When Olivia climbed the Tinseltown ladder first, Joan was hot on her heels. Well wheels actually, as Joan drove Olivia to and from Warner Bros for a time. The year 1942 saw them both Oscar-nominated, Joan for Alfred Hitchcock’s Suspicion and Olivia for Hold Back The Dawn. Big sister triumphed, but De Havilland bagged her own little gold man five years later through her work on To Each His Own. Tragically, the rancor never subsided, though it’s said they loved each other regardless.
In a crossover with the Davis and Crawford case, De Havilland took legal action against the producers of Feud in 2017. She objected to the way she was portrayed, but her efforts to take the show off the air were unsuccessful.
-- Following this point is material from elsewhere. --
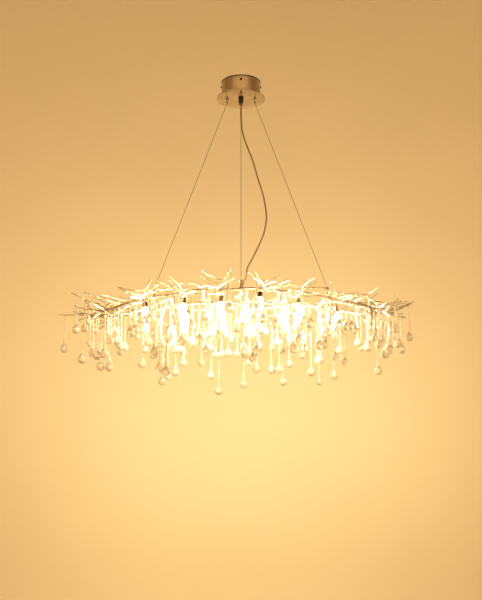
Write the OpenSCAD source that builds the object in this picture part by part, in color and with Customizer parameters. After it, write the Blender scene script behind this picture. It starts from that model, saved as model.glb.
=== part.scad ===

Catherine Zeta-Jones played De Havilland.
Brando & Sinatra
Frank Sinatra intervened on behalf of pals Dean Martin and Jerry Lewis during their high-profile feud. Turns out Ol’ Blue Eyes had issues of his own… with none other than Marlon Brando. It had its roots in the production of the classic Brando title On The Waterfront (1954).
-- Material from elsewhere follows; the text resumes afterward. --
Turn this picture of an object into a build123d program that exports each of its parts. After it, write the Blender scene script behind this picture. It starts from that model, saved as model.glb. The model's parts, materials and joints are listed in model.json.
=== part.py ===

Sinatra wasn’t happy about Brando getting the lead role, and bristled when the brooding game-changer won an Oscar. Zoomer writes, “According to Sinatra, he’d long coveted the role of Terry Malloy and was more than displeased when he was passed over for the actor he not-so-affectionally referred to as ‘Mumbles’ and ‘the world’s most overrated actor.’”
Making a movie together the following year – Guys and Dolls – probably wasn’t the best idea! Here the pair’s different working methods clashed, with the cast and crew getting a ringside seat. Brando wanted to shoot scenes over and over, much to the frustration of “one take” king Sinatra. When Brando was subsequently attacked by two men, he pointed the finger at Frank. A link to Sinatra was never established, but it became part of the legend anyway.